Foreign Ministry diplomats around the world might go on strike unless Foreign Minister Yair Lapid puts an end to the longstanding labor dispute within the ministry, more than 100 Israeli ambassadors and consuls wrote in a letter on Tuesday.
“The longer the dispute remains unresolved, the more the work in Israeli missions is seriously hampered,” the ambassadors wrote.
The labor dispute has gone on for over six months with no resolution, and as such, there might be a full strike in the Foreign Ministry, they warned.
The diplomats accused Finance Ministry bureaucrats of taking them for granted, while they say they want to continue their work abroad for the country at the same professional level as in the past.
“Without putting an end to the severe damage to the rights of our emissaries abroad, without... stopping the discrimination against emissaries of the Foreign Ministry as opposed to other ministries, without pay for overtime and on-call hours, without regular promotions, without concern for the spouses and families and without improved labor conditions for security and other staff, Foreign Ministry workers will continue to incur economic and personal harm and feel frustrated and bitter,” they wrote.
The Foreign Ministry Workers Union has taken various steps in embassies and consulates abroad over the past six months to protest working conditions. Israelis can no longer get new passports in New York, Miami, Germany, France and Australia, after their supply of passport books ran out. The embassies and consulates will not order new ones.

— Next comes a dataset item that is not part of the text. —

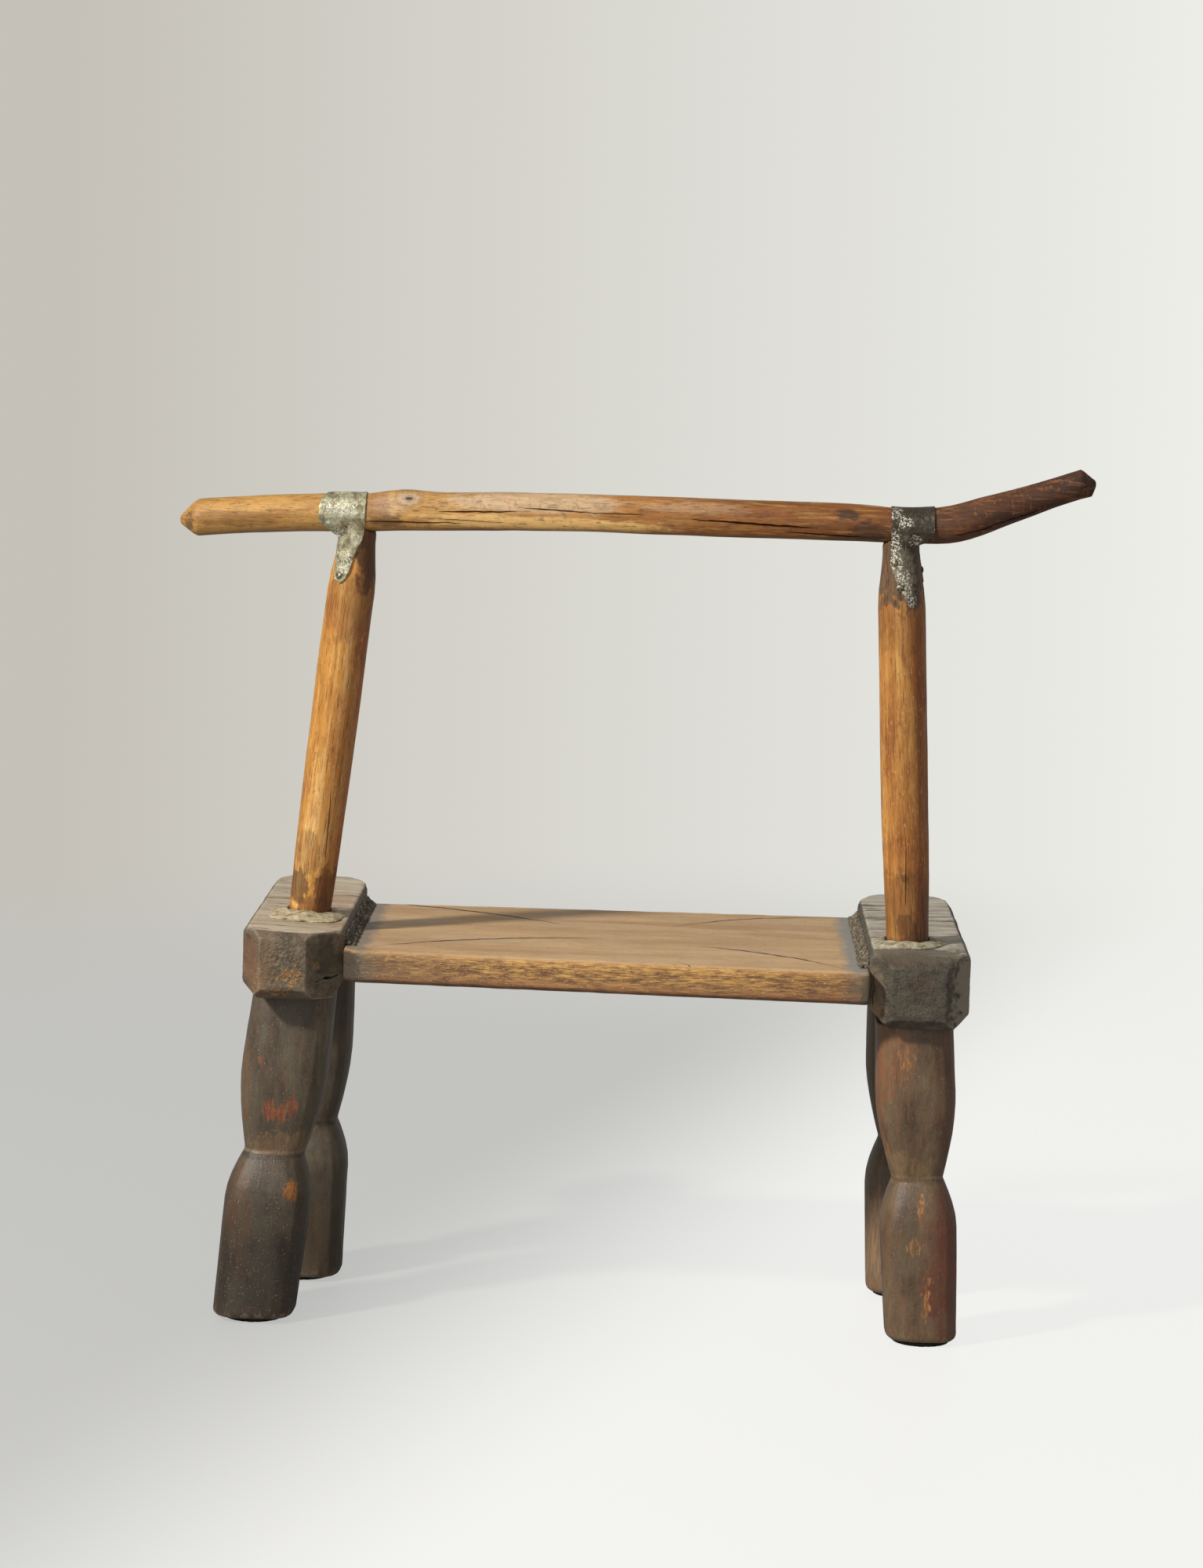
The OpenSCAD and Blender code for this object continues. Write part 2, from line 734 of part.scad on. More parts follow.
// A point of a tongue, draped over post and rail: face is -1 on the near side and 1 on the far side
function tongue_point(side, face, row, v, off) =
    let (
        drop = row[0],
        across = mix(row[1], row[2], v),
        base = post_head(side) - post_dir(side) / post_dir(side).z * drop,
        post_radius = post_r(side, post_run(side) - drop / cos(post_pitch(side))),
        turn = asin(min(wrap_limit, max(-wrap_limit, across / post_radius))),
        on_post = base.y + face * (post_radius + off) * cos(turn) / cos(post_pitch(side)),
        x = base.x + across,
        c = rail_mid(x),
        lift = base.z - c.z,
        reach = rail_r(x) + off,
        on_rail = abs(lift) < reach ? c.y + face * sqrt(reach * reach - lift * lift) : base.y
    )
    face * on_rail > face * on_post
    ? [x, on_rail, base.z]
    : [base.x + (post_radius + off) * sin(turn), on_post, base.z];

// A point of the band round the rail, at an angle up from the near side
function band_point(side, angle, v, off) =
    let (
        row = near_rows(side)[len(near_rows(side)) - 1],
        trim = side == left ? band_trim * pow(sin(angle), 4) : 0,
        x = post_x(side) + mix(row[1] + trim, row[2], v),
        c = rail_mid(x),
        r = rail_r(x) + off
    )
    [x, c.y - r * cos(angle), c.z + r * sin(angle)];

function strap_sheet(side, off) = concat(
    [for (row = near_rows(side)) [for (k = [0:strap_cols]) tongue_point(side, -1, row, k / strap_cols, off)]],
    [for (a = [0:wrap_step:180]) [for (k = [0:strap_cols]) band_point(side, a, k / strap_cols, off)]],
    [for (row = far_rows(side)) [for (k = [0:strap_cols]) tongue_point(side, 1, row, k / strap_cols, off)]]
);

// Closes an inner and an outer sheet of the same grid into one thin solid
module strap(side) {
    inner = strap_sheet(side, strap_gap);
    outer = strap_sheet(side, strap_gap + strap_t);
    rings = [
        for (k = [0:len(inner) - 1])
            concat(inner[k], [for (i = [strap_cols:-1:0]) outer[k][i]])
    ];
    color(side == left ? "darkseagreen" : "gray")
        difference() {
            skin(rings);
            for (nail = strap_nails(side))
                nail_at(side, nail)
                    translate([0, 0, -6])
                        cylinder(d = nail_d + 0.3, h = 12, $fn = 24);
        }
}

// Nails of each strap: distance below the rail's middle along the post, and turn round the post
// from its near side, in degrees
function strap_nails(side) =
    side == left ? [[40.5, -31], [31, 178]]
                 : [[38, -5], [22.5, -19], [30, 112]];

// A frame on the post's surface under the strap, with Z pointing outwards
module nail_at(side, nail) {
    t = post_run(side) - nail[0];
    post_frame(side)
        translate([0, 0, t])
            rotate([90, 0, nail[1]])
                translate([0, 0, post_r(side, t)])
                    children();
}

module nails(side) {
    seat = strap_gap + strap_t + 0.25;
    head_r = (nail_head_d * nail_head_d / 4 + nail_head_t * nail_head_t) / (2 * nail_head_t);
    color("darkgray")
        for (nail = strap_nails(side))
            nail_at(side, nail) {
                translate([0, 0, -nail_l + seat])
                    cylinder(d = nail_d, h = nail_l + 0.3, $fn = 24);
                translate([0, 0, seat])
                    intersection() {
                        translate([0, 0, nail_head_t - head_r])
                            sphere(head_r);
                        cylinder(d = nail_head_d, h = nail_head_t);
                    }
            }
}

// Filler

patty_turns = 36;
patty_rim = 0.6;
patty_clear = 0.7;

function post_inset(side) = side == left ? left_post_inset : right_post_inset;

// Outer radius of the heap at an angle: uneven, and kept off the block's inner arris
function patty_reach(side, a) =
    let (
        spread = side == left ? left_patty_spread : 0,
        free = patty_r * (1 + 0.1 * sin(2 * a + 50) + 0.06 * sin(5 * a)) + spread * pow(max(0, -sin(a)), 2),
        inward = -side * cos(a),
        room = post_inset(side) - arris - 1
    )
    inward > 0 ? min(free, room / inward) : free;

// A point of the heap: s runs from 0 at the post to 1 at the rim, and h is the height on the block
function patty_point(side, a, s, h) =
    let (
        foot = post_foot(side),
        lean = post_dir(side) / post_dir(side).z * h * (1 - s),
        r = mix(post_foot_d / 2 + patty_clear, patty_reach(side, a), s),
        x = foot.x + lean.x + r * cos(a)
    )
    [x, foot.y + lean.y + r * sin(a), top_at(side, side * x - seat_w / 2) + h];

// Height of the heap: highest against the post, lumpy all round
function patty_height(a, s) =
    patty_rim + (patty_h - patty_rim) * (1 - pow(s, 1.7)) * (0.82 + 0.12 * sin(3 * a + 20) + 0.1 * sin(7 * a + 90 * s));

module post_filler(side) {
    shares = [0:0.25:1];
    rings = [
        for (k = [0:patty_turns - 1])
            let (a = 360 * k / patty_turns)
            concat(
                [for (s = shares) patty_point(side, a, s, patty_height(a, s))],
                [patty_point(side, a, 1, 0), patty_point(side, a, 0.5, 0), patty_point(side, a, 0, 0)]
            )
    ];
    color("wheat")
        ring_skin(rings);
}

module seat_filler(side) {
    depth = side == left ? seat_depth_left : seat_depth_right;
    y0 = (side == left ? seat_rear_left : -seat_rear_right) + seat_edge_r;
    start = max(y0, block_y(side) + inner_facet_l(side)) + 2;
    end = min(y0 + depth - 2 * seat_edge_r, block_y(side) + block_l(side) - nose_l) - 4;
    hollow = 11;
    color("black")
        mirror([side == left ? 1 : 0, 0, 0])
            translate([seat_w / 2, end, seat_h])
                rotate([90, 0, 0])
                    linear_extrude(end - start)
                        difference() {
                            translate([-seam_w, 0])
                                square([seam_w, seam_h]);
                            translate([-seam_w - hollow * 0.35, seam_h + hollow * 0.45])
                                circle(hollow);
                        }
}

module place() {
    translate([-middle_x, -middle_y, 0])
        children();
}

place() seat_board();
place() end_block(left);  // left_end_block
place() end_block(right);  // right_end_block
place() leg(left, rear);  // left_rear_leg
place() leg(left, front);  // left_front_leg
place() leg(right, rear);  // right_rear_leg
place() leg(right, front);  // right_front_leg
place() floor_pad(left, rear);  // left_rear_pad
place() floor_pad(left, front);  // left_front_pad
place() floor_pad(right, rear);  // right_rear_pad
place() floor_pad(right, front);  // right_front_pad
place() post(left);  // left_post
place() post(right);  // right_post
place() back_rail();
place() strap(left);  // left_strap
place() strap(right);  // right_strap
place() nails(left);  // left_strap_nails
place() nails(right);  // right_strap_nails
place() post_filler(left);  // left_post_filler
place() post_filler(right);  // right_post_filler
place() seat_filler(left);  // left_seat_filler
place() seat_filler(right);  // right_seat_filler
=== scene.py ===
# Low wooden chair, seen from behind: a pale board between two dark carved blocks on waisted legs,
# with two honey-coloured posts and a bent rail held by nailed strips of old tin.
import json
import math

import bpy
from mathutils import Matrix, Vector

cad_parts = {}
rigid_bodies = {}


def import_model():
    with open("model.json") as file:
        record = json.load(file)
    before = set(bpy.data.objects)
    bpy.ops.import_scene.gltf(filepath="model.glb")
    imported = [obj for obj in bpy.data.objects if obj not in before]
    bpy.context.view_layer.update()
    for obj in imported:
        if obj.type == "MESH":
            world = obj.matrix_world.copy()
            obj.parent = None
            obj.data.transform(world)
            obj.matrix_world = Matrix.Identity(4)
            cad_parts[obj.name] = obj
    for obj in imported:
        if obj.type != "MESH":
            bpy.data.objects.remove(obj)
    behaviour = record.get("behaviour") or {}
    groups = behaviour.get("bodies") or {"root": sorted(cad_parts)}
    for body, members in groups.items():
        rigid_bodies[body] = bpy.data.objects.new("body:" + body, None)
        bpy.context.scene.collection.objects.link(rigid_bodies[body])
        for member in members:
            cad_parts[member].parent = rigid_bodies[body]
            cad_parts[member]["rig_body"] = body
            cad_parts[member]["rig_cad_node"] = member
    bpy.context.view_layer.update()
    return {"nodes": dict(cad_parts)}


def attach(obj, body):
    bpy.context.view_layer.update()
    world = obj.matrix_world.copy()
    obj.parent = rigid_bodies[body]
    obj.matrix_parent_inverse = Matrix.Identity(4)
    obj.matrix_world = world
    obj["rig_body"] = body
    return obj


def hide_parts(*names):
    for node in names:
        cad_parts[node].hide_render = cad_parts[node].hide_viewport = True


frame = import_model()
mm = 0.001


# Small helpers

def hexLinear(code):
    # an sRGB hex colour, turned linear
    parts = [int(code[i:i + 2], 16) / 255 for i in (1, 3, 5)]
    return tuple([p / 12.92 if p <= 0.04045 else ((p + 0.055) / 1.055) ** 2.4 for p in parts] + [1.0])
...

The Foreign Ministry stopped providing visas to Israel for nursing and agricultural workers from the Philippines, India and Nepal. In addition, consular workers will not register babies born to Israeli families via surrogates in the most popular countries for the process — the US, Colombia and Georgia. Cabinet ministers have to plan their own visits abroad and arrange their own meetings with foreign counterparts.
The union has been in a labor dispute with the ministry in recent months over working conditions and cuts to pay. Overtime pay has been eliminated, though many must be in contact with Israeli embassies and consulates in distant time zones, in addition to working on local time. They are paid for only two “on-call” days per month, whereas in reality many of them need to be available 24 hours a day throughout the month. In January, the union ordered workers to stop working past regular hours in protest.
The Foreign Ministry’s budget has faced continuous cuts, pointed out by the state comptroller in a critical 2020 report. In 2019, the budget dropped to NIS 1.385 billion, even though its necessary expenses were NIS 1.53b. While the budgets of all government ministries increased by an average of 5.7% in 2019 compared to 2018, the Foreign Ministry’s dropped by 14.7%.
While the union and the Salary and Employment Agreements Department of the Finance Ministry reached an agreement in 2017 to raise salaries in the Foreign Ministry — for the first time since 2000 — the union said payment for the expenses of diplomats posted abroad, such as language lessons and the education of their children, has been cut so drastically that they are earning less than before.